[Directions]
Reproduce precisely the lines between the start of the data below and the line with "arched divider: its", both included.

[Listed entries]
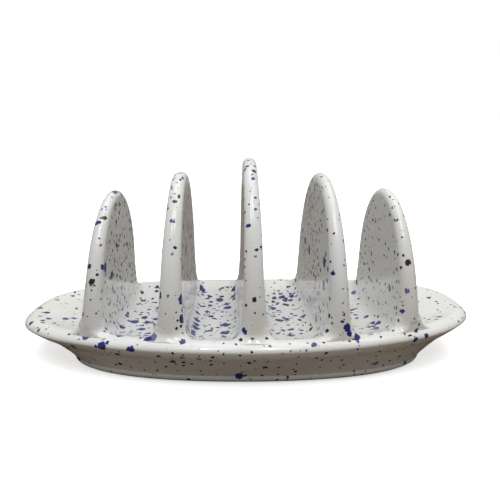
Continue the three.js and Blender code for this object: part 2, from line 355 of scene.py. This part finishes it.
class Divider:
    """One arched divider: its section at any height, and the fillet round its root."""

    def __init__(self, node):
        shape = DIVIDERS[node]
        low, high = box_mm(node)
        self.node = node
        self.root = (low[0] + high[0]) / 2
        self.height = high[2]
        self.rise = self.height - LIP_HEIGHT
        self.lean = shape["lean"]
        self.turn = shape["turn"]
        self.thickness = shape["thickness"]
        self.ridge_radius = shape["ridge_radius"]
        front = RIM.half_width_at(self.root, -1) - shape["gaps"][0]
        back = RIM.half_width_at(self.root, 1) - shape["gaps"][1]
        self.half_depth = (front + back) / 2
        self.middle = (back - front) / 2
        self.fractions, self.sides = self.section_steps()

    def section_steps(self):
        """Shares of the half depth once round the section, closer together at the ridges."""
        angles = np.linspace(0, math.pi / 2, ROUNDING_STEPS + 1)
        rounded = 1 - ROOT_RIDGE_RADIUS * (1 - np.cos(angles)) / self.half_depth
        straight = np.linspace(rounded[-1], -rounded[-1], FACE_STEPS + 1)[1:-1]
        out = -np.concatenate([rounded, straight, -rounded[::-1]])
        fractions = np.concatenate([out, out[-2:0:-1]])
        sides = np.concatenate([np.ones(len(out)), -np.ones(len(out) - 2)])
        return fractions, sides

    def arch_half_depth(self, z):
        up = np.clip((z - LIP_HEIGHT) / self.rise, 0, 1)
        return self.half_depth * (1 - up ** ARCH_POWER_Z) ** (1 / ARCH_POWER_Y)

    def half_thickness(self, y, z):
        up = np.clip((z - LIP_HEIGHT) / self.rise, 0, 1)
        full = self.thickness / 2 * (1 + (TOP_THICKNESS_SHARE - 1) * up)
        full = full + SPREAD * np.clip(1 - up / SPREAD_SHARE, 0, 1) ** 2
        radius = ROOT_RIDGE_RADIUS + (self.ridge_radius - ROOT_RIDGE_RADIUS) * np.clip(up * 2, 0, 1)
        out = np.abs(y / self.half_depth)
        inside = np.maximum(1 - out ** ARCH_POWER_Y - up ** ARCH_POWER_Z, 0)
        steepness = np.hypot(ARCH_POWER_Y * out ** (ARCH_POWER_Y - 1) / self.half_depth,
                             ARCH_POWER_Z * up ** (ARCH_POWER_Z - 1) / self.rise)
        depth = np.clip(inside / np.maximum(steepness, 1e-6) / radius, 0, 1)
        return full * np.sqrt(1 - (1 - depth) ** 2)

    def section(self, z):
        """Plan of the divider at heights z, one height for each point of the section."""
        along = self.fractions * self.arch_half_depth(z)
        across = self.sides * self.half_thickness(along, z)
        leaning = self.root + self.lean * (z - LIP_HEIGHT)
        x = leaning + across * math.cos(self.turn) - along * math.sin(self.turn)
        y = self.middle + along * math.cos(self.turn) + across * math.sin(self.turn)
        return x, y

    def outward(self, x, y):
        """Unit normals of a closed plan curve, pointing out."""
        dx = np.roll(x, -1) - np.roll(x, 1)
        dy = np.roll(y, -1) - np.roll(y, 1)
        length = np.maximum(np.hypot(dx, dy), 1e-9)
        return dy / length, -dx / length

    def rings(self):
        foot_x, foot_y = self.section(np.full(len(self.fractions), LIP_HEIGHT))
        nx, ny = self.outward(foot_x, foot_y)
        radius = SIDE_FILLET + (RIDGE_FILLET - SIDE_FILLET) * ny ** 2

        def fillet_ring(angle):
            """A ring of the root's fillet. Past a quarter turn it dips under the tray's surface."""
            out = radius * (1 - math.cos(angle))
            x = foot_x + nx * out
            y = foot_y + ny * out
            y = np.sign(y) * np.minimum(np.abs(y), RIM.half_width_at(x, y) - RIM_MARGIN)
            above = math.copysign(1 - math.sin(angle), math.pi / 2 - angle)
            return np.stack([x, y, top_at(x, y) + radius * above], 1)

        root = fillet_ring(0)
        blend_top = LIP_HEIGHT + SIDE_FILLET + BLEND_ABOVE_FILLET
        rings = []
        for t in np.linspace(0, 1, LEVELS + 1)[1:]:
            level = self.height + (blend_top - self.height) * t ** LEVEL_CROWDING
            z = np.full(len(self.fractions), level)
            rings.append(np.stack([*self.section(z), z], 1))
        top_of_root = rings[-1]
        for t in np.linspace(0, 1, BLEND_STEPS)[1:-1]:
            z = top_of_root[:, 2] * (1 - t) + root[:, 2] * t
            rings.append(np.stack([*self.section(z), z], 1))
        rings.append(root)
        step = math.pi / 2 / FILLET_STEPS
        rings += [fillet_ring(step * k) for k in range(1, FILLET_STEPS + FILLET_STEPS_BELOW + 1)]
        inner = rings[-1].copy()
        inner[:, 0] = self.root + (foot_x - self.root) * HIDDEN_BASE_SHARE[0]
        inner[:, 1] = self.middle + (foot_y - self.middle) * HIDDEN_BASE_SHARE[1]
        inner[:, 2] = top_at(inner[:, 0], inner[:, 1]) - HIDDEN_BASE_DROP
        rings.append(inner)
        return rings

    def build(self, material):
        rings = self.rings()
        count = len(self.fractions)
        half = count // 2
        faces = ring_faces(len(rings), count)
        base = (len(rings) - 1) * count
        top_index = len(rings) * count
        for i in range(count):
            faces.append((top_index, i, (i + 1) % count))
        for i in range(half):
            a, b = base + i, base + i + 1
            c, d = base + (count - i - 1) % count, base + (count - i) % count
            corners = [p for k, p in enumerate((a, d, c, b)) if p not in (a, d, c, b)[:k]]
            faces.append(tuple(corners))
        apex = (self.root + self.lean * self.rise, self.middle, self.height)
        points = np.vstack([np.vstack(rings), [apex]])
        piece = make_mesh(self.node + "_glazed", unevenness(points), faces, material)
        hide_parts(self.node)
        return piece


# ---- Materials ----------------------------------------------------------------------------------

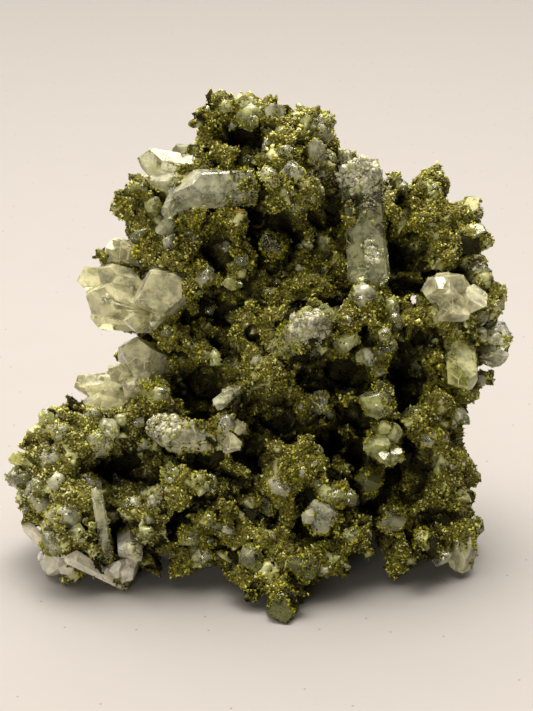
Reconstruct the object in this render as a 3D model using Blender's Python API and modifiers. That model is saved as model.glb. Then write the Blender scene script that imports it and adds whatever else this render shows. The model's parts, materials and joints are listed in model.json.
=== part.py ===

[Solution to this problem]
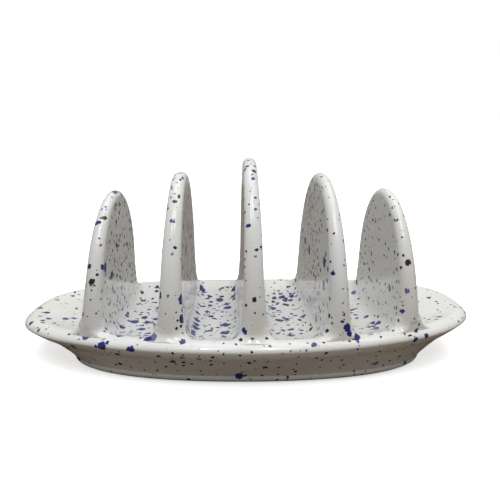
Continue the three.js and Blender code for this object: part 2, from line 355 of scene.py. This part finishes it.
class Divider:
    """One arched divider: its section at any height, and the fillet round its root."""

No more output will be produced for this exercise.